[Request] Nothing but the lines from the line that contains "Keep writing the" through the line that contains "bar square on." should appear in the output, each reproduced exactly.

[Extracted material]

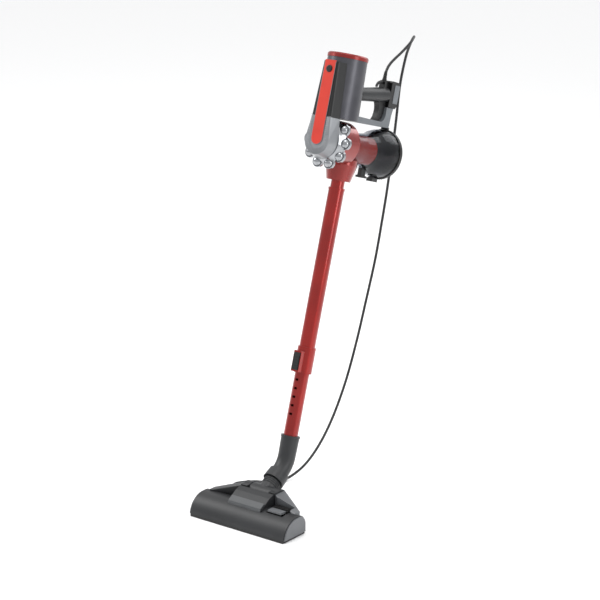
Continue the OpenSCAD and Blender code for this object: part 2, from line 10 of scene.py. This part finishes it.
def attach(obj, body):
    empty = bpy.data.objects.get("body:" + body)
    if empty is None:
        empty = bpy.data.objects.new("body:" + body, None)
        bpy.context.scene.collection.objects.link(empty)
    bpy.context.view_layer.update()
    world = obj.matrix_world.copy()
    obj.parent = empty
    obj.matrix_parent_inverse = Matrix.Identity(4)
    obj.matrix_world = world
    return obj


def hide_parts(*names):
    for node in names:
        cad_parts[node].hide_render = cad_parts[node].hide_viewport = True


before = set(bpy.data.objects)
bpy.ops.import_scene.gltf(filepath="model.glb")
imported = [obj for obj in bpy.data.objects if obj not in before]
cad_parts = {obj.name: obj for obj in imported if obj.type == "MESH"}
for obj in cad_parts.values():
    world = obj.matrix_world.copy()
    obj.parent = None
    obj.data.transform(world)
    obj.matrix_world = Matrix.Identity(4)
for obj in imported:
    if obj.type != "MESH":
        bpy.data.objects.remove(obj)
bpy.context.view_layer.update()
MM = 0.001

# The stick leans back; s runs up along it from the floor and n behind it
LEAN = math.radians(17.5)
STICK_FOOT = Vector((0, 103.8, 0))
CYCLONE_S = 811


def stick_matrix(s, n=0.0):
    """Turns a piece drawn in millimetres with X across, Y behind the stick and Z along it into the frame."""
    turn = Matrix.Rotation(-LEAN, 4, "X")
    return Matrix.Scale(MM, 4) @ Matrix.Translation(STICK_FOOT) @ turn @ Matrix.Translation((0, n, s))


# Camera
CAMERA_AT = Vector((2.738, -3.384, 1.820))
CAMERA_AIM = Vector((0, 0.1875, 0.4598))
camera = bpy.data.objects.new("camera", bpy.data.cameras.new("camera"))
camera.data.sensor_width = 36
camera.data.lens = 130.8
camera.location = CAMERA_AT
camera.rotation_mode = "QUATERNION"
camera.rotation_quaternion = (CAMERA_AIM - CAMERA_AT).to_track_quat("-Z", "Y")
camera.data.clip_end = 50
bpy.context.scene.collection.objects.link(camera)
bpy.context.scene.camera = camera


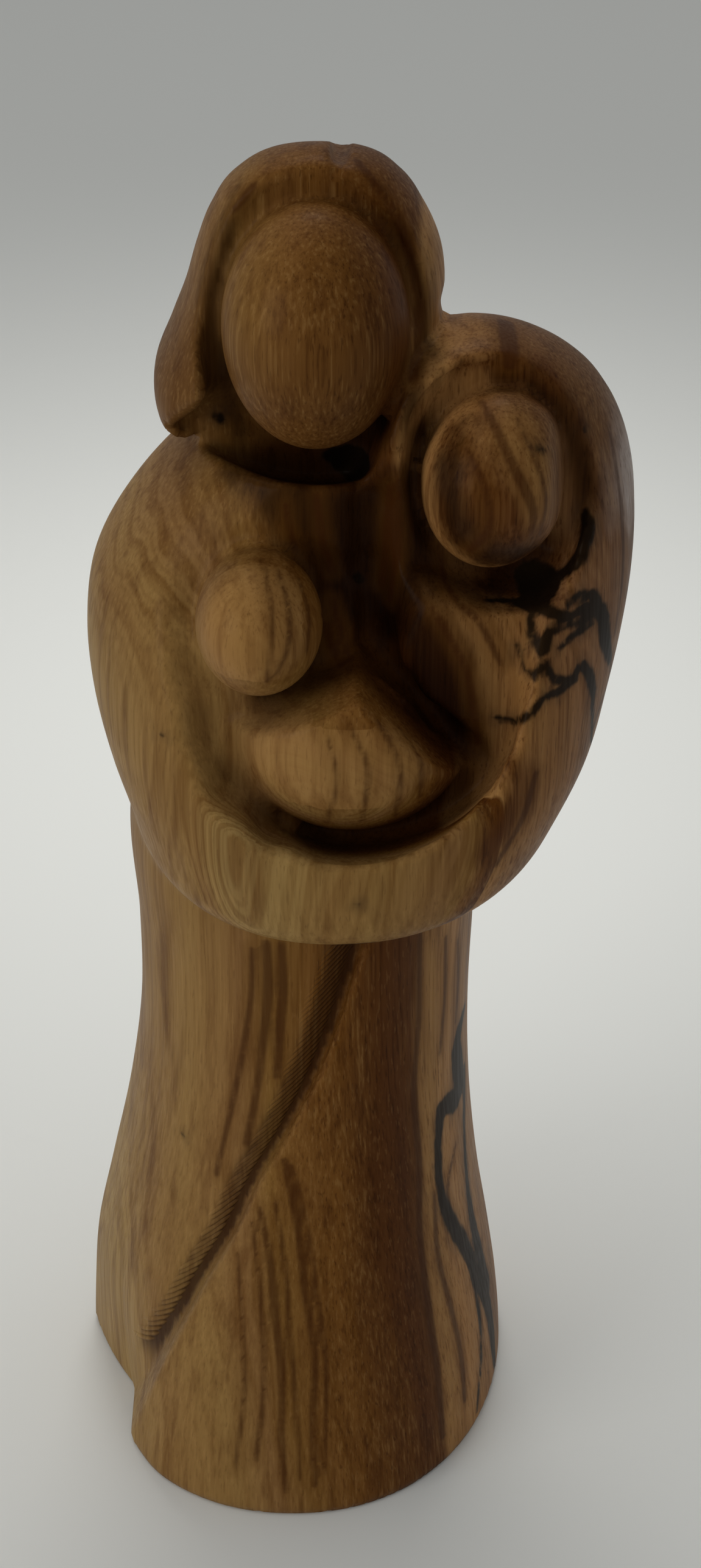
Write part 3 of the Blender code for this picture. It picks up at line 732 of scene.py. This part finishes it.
# painted shade: dark brown strokes under the lip over the first chest, down that chest, and round both faces
# in the hoods' hollows
PAINTED_SHADE = (
    ((370, 770, 0.6), (430, 805, 2.2), (500, 835, 3.4), (580, 855, 4.2), (640, 840, 4.0), (672, 790, 1.8)),
    ((530, 850, 2.4), (540, 900, 2.0), (552, 950, 0.8)),
    ((600, 860, 2.4), (590, 920, 2.0), (592, 980, 0.8)),
    ((780, 690, 0.4), (752, 735, 1.0), (742, 790, 1.6), (750, 850, 2.2)),
    ((820, 620, 0.4), (880, 640, 1.0), (940, 720, 1.2), (960, 800, 1.2), (955, 870, 1.0)),
    ((728, 760, 1.0), (742, 830, 2.0), (775, 890, 2.6), (830, 918, 2.6), (880, 900, 1.4)),
    ((395, 330, 0.4), (368, 400, 0.8), (355, 480, 1.1), (355, 560, 1.3), (370, 640, 1.4), (400, 705, 1.2)),
    ((690, 700, 1.2), (690, 800, 1.8), (680, 900, 2.2), (672, 980, 1.6)),
    ((655, 380, 0.6), (690, 480, 1.2), (692, 580, 1.4), (672, 670, 1.4), (640, 720, 1.0)),
)
PALE = (
    ((722, 1010, 0.5), (755, 1062, 1.2), (785, 1140, 1.3), (797, 1200, 0.7)),
    ((712, 1560, 1.6), (708, 1750, 1.6), (705, 1880, 1.0), (706, 1960, 0.8), (722, 2100, 0.8),
     (738, 2200, 1.0), (745, 2320, 1.2)),
    ((842, 705, 1.6), (880, 780, 1.8), (868, 850, 1.4)),
    ((420, 1010, 6.0), (400, 1060, 5.5)),
    ((450, 1250, 3.6), (560, 1280, 6.5), (640, 1260, 4.0)),
    ((705, 420, 1.4), (704, 600, 1.0)),
)
print("heart", len(HEART), "painted_shade", len(PAINTED_SHADE), "pale", len(PALE))


# %% How far each point is from the strokes
STROKE_STEP = 14  # pixels


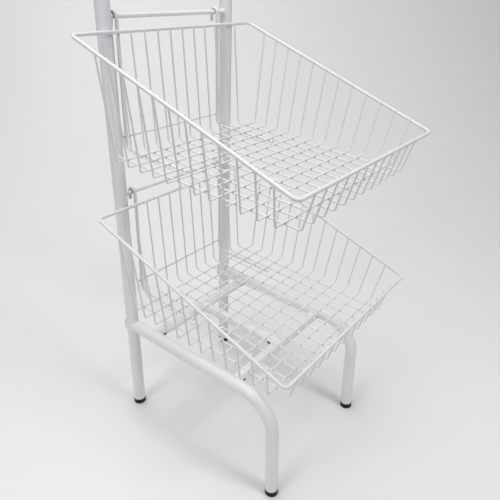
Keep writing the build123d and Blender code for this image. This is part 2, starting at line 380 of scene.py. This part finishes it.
def weld_ring(mesh, axis_point, direction, up, small_r, big_r, bead):
    """A rippled bead where a round bar meets a bigger round bar square on.

    axis_point is on the big bar's axis, direction runs from there along the small bar, and up is
    square to both bars.
    """
    side = direction.cross(up)
    phase = rng.uniform(0, tau)
    rings = []
    for i in range(BEAD_STEPS):
        angle = tau * i / BEAD_STEPS
        radial = up * cos(angle) + side * sin(angle)
        reach = sqrt(big_r**2 - (small_r * cos(angle)) ** 2)
        centre = axis_point + direction * reach + radial * small_r
        outward = (direction + radial).normalized()
        tangent = outward.cross(direction.cross(radial)).normalized()
        ripple = 1 + 0.12 * sin(angle * 17 + phase) + 0.07 * sin(angle * 5 + 2 * phase)
        r = bead * ripple
        rings.append([centre + outward * (cos(a) * r) + tangent * (sin(a) * r * BEAD_FLATTENING)
                      for a in (tau * k / BEAD_SIDES for k in range(BEAD_SIDES))])
    tube_between_rings(mesh, rings)


# ------------------------------------------------------------ tube welds ----
TUBE_BEAD = 1.5 * MM
ROD_BEAD = 1.1 * MM
JUST_UNDER = 0.999            # keeps a bar thinner than the equal bar that it meets


def half_thickness(node):
    """Half of a level bar's height: its radius."""
    low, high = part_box(node)
    return (high.z - low.z) / 2


def add_tube_welds():
    """Beads where the cross tubes, the middle tube and the hook rods are welded on."""
    posts = {-1: middle("left_post"), 1: middle("right_post")}
    low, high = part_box("left_post")
    post_r = (high.x - low.x) / 2
    for name in ("rear_cross_tube", "front_cross_tube"):
        tube = middle(name)
        mesh = bmesh.new()
        for side, post in posts.items():
            start = Vector((post.x, tube.y, tube.z))
            weld_ring(mesh, start, -side * X_AXIS, Z_AXIS, half_thickness(name), post_r, TUBE_BEAD)
        add_piece(f"{name}_welds", mesh, "stand", "frame_coat")
    mesh = bmesh.new()
    tube_r = half_thickness("middle_tube")
    for name, way in (("rear_cross_tube", -1), ("front_cross_tube", 1)):
        weld_ring(mesh, middle(name), way * Y_AXIS, Z_AXIS, tube_r * JUST_UNDER, tube_r, TUBE_BEAD)
    add_piece("middle_tube_welds", mesh, "stand", "frame_coat")
    for tier in TIERS:
        rod = middle(f"{tier}_hook_rod")
        rod_r = half_thickness(f"{tier}_hook_rod")
        mesh = bmesh.new()
        for side, post in posts.items():
            offset = rod.y - post.y
            reach = sqrt(post_r**2 - offset**2)
            start = Vector((post.x, rod.y, rod.z))
            weld_ring(mesh, start, -side * X_AXIS, Y_AXIS, rod_r, reach, ROD_BEAD)
        add_piece(f"{tier}_hook_rod_welds", mesh, "stand", "frame_coat")


# ----------------------------------------------------------- basket welds ----
RIM_R = 3 * MM
WIRE_R = 1.5 * MM
SPACER_R = 2 * MM
WIRE_END_RISE = 1.5 * MM      # a wire's end stands this far past the middle of the rim bar
END_ZONE = 12 * MM            # how far in from its furthest point a wire's end is looked for
END_DEPTH = 2 * MM            # how far down from its highest point the end reaches

# Half sizes of the fillets, along, across and out, as lump takes them.
RIM_FILLET = (2.1 * MM, 2.3 * MM, 1.0 * MM)
CROSSING_FILLET = (1.0 * MM, 2.1 * MM, 0.7 * MM)
HANGER_FLOOR_FILLET = (1.9 * MM, 1.4 * MM, 0.7 * MM)
HANGER_RIM_FILLET = (2.6 * MM, 2.6 * MM, 1.1 * MM)
HANGER_SPACER_FILLET = (2.2 * MM, 2.0 * MM, 0.9 * MM)


def wires_of(node, axis):
    """For each parallel wire of a node: its place along the axis across them, and its points.

    A leaning wire's place is that of its welded ends.
    """
    low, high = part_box(node)
    first, last = low[axis] + WIRE_R, high[axis] - WIRE_R
    pitch = (last - first) / (WIRES_EACH_WAY - 1)
    groups = [[] for _ in range(WIRES_EACH_WAY)]
    for vertex in nodes[node].data.vertices:
        groups[round((vertex.co[axis] - first) / pitch)].append(vertex.co.copy())
    return [(first + i * pitch, points) for i, points in enumerate(groups)]


def rim_axis(tier):
    """Places of the rim bars' axes: left x, right x, front y, rear y, and a function height(y)."""
    low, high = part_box(f"{tier}_basket_rim")
    front, rear = low.y + RIM_R, high.y - RIM_R
    slope = (high.z - low.z - 2 * RIM_R) / (rear - front)

    def height(y):
        return low.z + RIM_R + (y - front) * slope

    return low.x + RIM_R, high.x - RIM_R, front, rear, height


def top_end(points, outward):
    """The middle of a wire's end on the outward side, from its mesh."""
    furthest = max(p.dot(outward) for p in points)
    wall = [p for p in points if p.dot(outward) > furthest - END_ZONE]
    highest = max(p.z for p in wall)
    end = [p for p in wall if p.z > highest - END_DEPTH]
    return sum(end, Vector()) / len(end)


def floor_line(points):
    """The Y of a crosswise wire's level stretch, and the height of its underside."""
    bottom = min(p.z for p in points)
    level = [p.y for p in points if p.z < bottom + WIRE_R]
    return (min(level) + max(level)) / 2, bottom


def add_rim_welds(tier):
    """Small fillets of coating where each wire is welded to the inside of the rim."""
    left, right, front, rear, height = rim_axis(tier)
    mesh = bmesh.new()
    for x, points in wires_of(f"{tier}_basket_long_wires", 0):
        for y, outward in ((front, -Y_AXIS), (rear, Y_AXIS)):
            bar = Vector((x, y, height(y)))
            weld_to_bar(mesh, bar, top_end(points, outward), X_AXIS)
    for y, points in wires_of(f"{tier}_basket_cross_wires", 1):
        for x, outward in ((left, -X_AXIS), (right, X_AXIS)):
            bar = Vector((x, y, height(y)))
            weld_to_bar(mesh, bar, top_end(points, outward), Y_AXIS)
    add_piece(f"{tier}_basket_rim_welds", mesh, f"{tier}_basket", "basket_coat")


def weld_to_bar(mesh, bar, end, along):
    """One fillet between a rim bar and a wire's end beside it."""
    out = end - bar
    out -= along * out.dot(along)
    out.z -= WIRE_END_RISE
    out.normalize()
    lump(mesh, bar + out * RIM_R, along, out.cross(along), out, RIM_FILLET)


def add_floor_welds(tier):
    """Tiny fillets where the floor wires cross, painted near-black as shade, and on the hangers at
    the wires, rim and spacer.
    """
    mesh = bmesh.new()
    along, across, up = X_AXIS, Y_AXIS, Z_AXIS
    long_wires = wires_of(f"{tier}_basket_long_wires", 0)
    cross_wires = [floor_line(points) for _, points in wires_of(f"{tier}_basket_cross_wires", 1)]
    for y, bottom in cross_wires:
        for x, _ in long_wires:
            lump(mesh, Vector((x, y, bottom)), along, across, up, CROSSING_FILLET)
    # Painted shade: the crossing fillets take the near-black crossing finish.
    add_piece(f"{tier}_basket_floor_shaded_welds", mesh, f"{tier}_basket", "basket_coat", "crossing")
    mesh = bmesh.new()
    spacer = middle(f"{tier}_basket_spacer_rod")
    _, _, _, rear, height = rim_axis(tier)
    for side in ("left", "right"):
        low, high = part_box(f"{tier}_basket_{side}_hanger")
        x = (low.x + high.x) / 2
        for y, bottom in cross_wires:
            if y > low.y + WIRE_R:
                lump(mesh, Vector((x, y, bottom)), along, across, up, HANGER_FLOOR_FILLET)
        at_rim = Vector((x, rear + RIM_R, height(rear)))
        lump(mesh, at_rim, along, up, across, HANGER_RIM_FILLET)
        at_spacer = Vector((x, spacer.y - SPACER_R, spacer.z))
        lump(mesh, at_spacer, along, up, across, HANGER_SPACER_FILLET)
    add_piece(f"{tier}_basket_hanger_welds", mesh, f"{tier}_basket", "basket_coat")


# ---------------------------------------------------------- floor, lights ----
SWEEP_FRONT, SWEEP_BACK = -1.0, 2.7   # along the camera's view
SWEEP_BEND = 2.2                      # radius between floor and wall
SWEEP_TOP = 3.2
SWEEP_HALF_WIDTH = 1.7
SWEEP_STEPS = 24
SWEEP_TONES = (0.8, 0.8, 0.805), (0.83, 0.83, 0.83)


def make_floor():
    """A pale studio sweep: floor, curved corner and back wall in one sheet."""
    back, bend, half = SWEEP_BACK, SWEEP_BEND, SWEEP_HALF_WIDTH
    profile = [Vector((0, SWEEP_FRONT, 0))]
    for i in range(SWEEP_STEPS + 1):
        angle = pi / 2 * i / SWEEP_STEPS
        profile.append(Vector((0, back - bend + bend * sin(angle), bend - bend * cos(angle))))
    profile.append(Vector((0, back, SWEEP_TOP)))
    mesh = bmesh.new()
    rows = [[mesh.verts.new(p + Vector((x, 0, 0))) for p in profile] for x in (-half, half)]
    for i in range(len(profile) - 1):
        mesh.faces.new((rows[0][i], rows[1][i], rows[1][i + 1], rows[0][i + 1]))
    data = bpy.data.meshes.new("studio_sweep")
    mesh.to_mesh(data)
    mesh.free()
    for face in data.polygons:
        face.use_smooth = True
    s = Shader("studio_sweep")
    cloud = s.noise(size=0.8, detail=2)
    s.colour(s.blend(cloud, "Fac", *SWEEP_TONES))
    s.surface.inputs["Roughness"].default_value = 0.6
    data.materials.append(s.material)
    floor = bpy.data.objects.new("studio_sweep", data)
    floor.rotation_euler.z = CAMERA_AZIMUTH
    bpy.context.scene.collection.objects.link(floor)


OBJECT_AIM = Vector((0, 0, 0.35))
BACKDROP_AIM = Vector((1.2, 2.0, 0.7))
# Name, aim, azimuth and elevation in degrees, distance and size in metres, power in watts.
SOFTBOXES = (
    ("front_softbox", OBJECT_AIM, 4, 52, 2.6, 0.6, 20),
    ("left_softbox", OBJECT_AIM, -95, 34, 2.6, 0.9, 14),
    ("overhead_softbox", OBJECT_AIM, -127, 80, 2.6, 1.6, 36),
    ("backdrop_softbox", BACKDROP_AIM, -60, 60, 1.8, 1.0, 10),
)
WORLD_COLOUR = (0.9, 0.92, 0.95, 1)
WORLD_STRENGTH = 0.25


def add_light(name, aim, azimuth, elevation, distance, size, power):
    """A square softbox that faces its aim. Azimuth 0 is in front, 90 on the object's right."""
    a, e = radians(azimuth), radians(elevation)
    away = Vector((sin(a) * cos(e), -cos(a) * cos(e), sin(e)))
    data = bpy.data.lights.new(name, "AREA")
    data.shape = "SQUARE"
    data.size = size
    data.energy = power
    light = bpy.data.objects.new(name, data)
    light.location = aim + away * distance
    light.rotation_mode = "QUATERNION"
    light.rotation_quaternion = away.to_track_quat("Z", "Y")
    bpy.context.scene.collection.objects.link(light)


def make_lights():
    for softbox in SOFTBOXES:
        add_light(*softbox)
    world = bpy.data.worlds.new("studio")
    world.use_nodes = True
    background = world.node_tree.nodes["Background"]
    background.inputs["Color"].default_value = WORLD_COLOUR
    background.inputs["Strength"].default_value = WORLD_STRENGTH
    bpy.context.scene.world = world


bpy.context.scene.view_settings.view_transform = "Standard"
make_camera()
make_floor()
make_lights()
finishes = make_finishes()
finish_nodes()
add_tube_welds()
for tier in TIERS:
    add_rim_welds(tier)
    add_floor_welds(tier)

[Result of this task]
Keep writing the build123d and Blender code for this image. This is part 2, starting at line 380 of scene.py. This part finishes it.
def weld_ring(mesh, axis_point, direction, up, small_r, big_r, bead):
    """A rippled bead where a round bar meets a bigger round bar square on.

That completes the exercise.